▶ **TASK OBJECTIVE**:
Restate the whole listing exactly.

▶ **MATERIAL**:
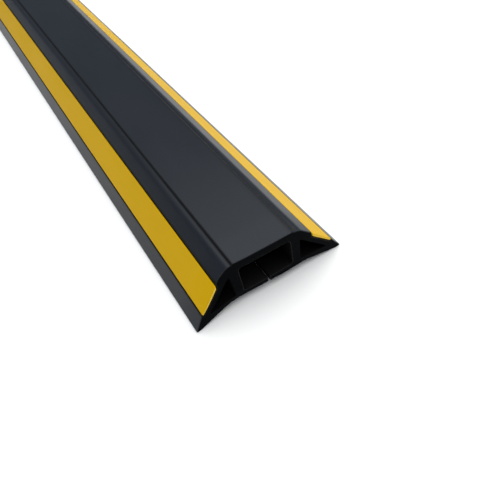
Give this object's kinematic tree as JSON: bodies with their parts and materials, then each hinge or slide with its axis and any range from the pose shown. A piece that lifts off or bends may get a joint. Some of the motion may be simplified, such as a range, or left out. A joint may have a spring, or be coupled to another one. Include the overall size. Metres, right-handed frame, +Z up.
{
  "type": "floor cord cover",
  "caption": "Straight length of black floor cord cover with a flat deck, a slit cable channel between hollow ramps, and a yellow strip laid into each flank.",
  "frame": {"origin": "on the floor under the middle of the cover: half way along it and half way across it", "axes": "+X along the length, towards the end that the picture shows; +Y across the cover; +Z up, away from the floor"},
  "size_m": [1, 0.068, 0.024],
  "materials": {
    "black_soft_pvc": "satin black, smooth from the die",
    "yellow_soft_pvc": "satin warning yellow, smooth from the die"
  },
  "bodies": {
    "root": {"cover_body": "black_soft_pvc", "yellow_strip_left": "yellow_soft_pvc", "yellow_strip_right": "yellow_soft_pvc"}
  },
  "joints": []
}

▶ **EXERCISE RESPONSE**:
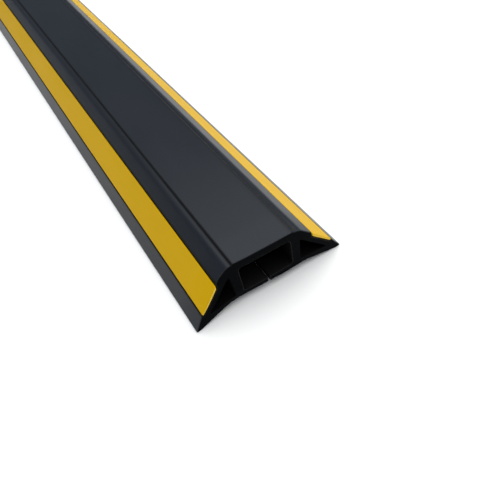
Give this object's kinematic tree as JSON: bodies with their parts and materials, then each hinge or slide with its axis and any range from the pose shown. A piece that lifts off or bends may get a joint. Some of the motion may be simplified, such as a range, or left out. A joint may have a spring, or be coupled to another one. Include the overall size. Metres, right-handed frame, +Z up.
{
  "type": "floor cord cover",
  "caption": "Straight length of black floor cord cover with a flat deck, a slit cable channel between hollow ramps, and a yellow strip laid into each flank.",
  "frame": {"origin": "on the floor under the middle of the cover: half way along it and half way across it", "axes": "+X along the length, towards the end that the picture shows; +Y across the cover; +Z up, away from the floor"},
  "size_m": [1, 0.068, 0.024],
  "materials": {
    "black_soft_pvc": "satin black, smooth from the die",
    "yellow_soft_pvc": "satin warning yellow, smooth from the die"
  },
  "bodies": {
    "root": {"cover_body": "black_soft_pvc", "yellow_strip_left": "yellow_soft_pvc", "yellow_strip_right": "yellow_soft_pvc"}
  },
  "joints": []
}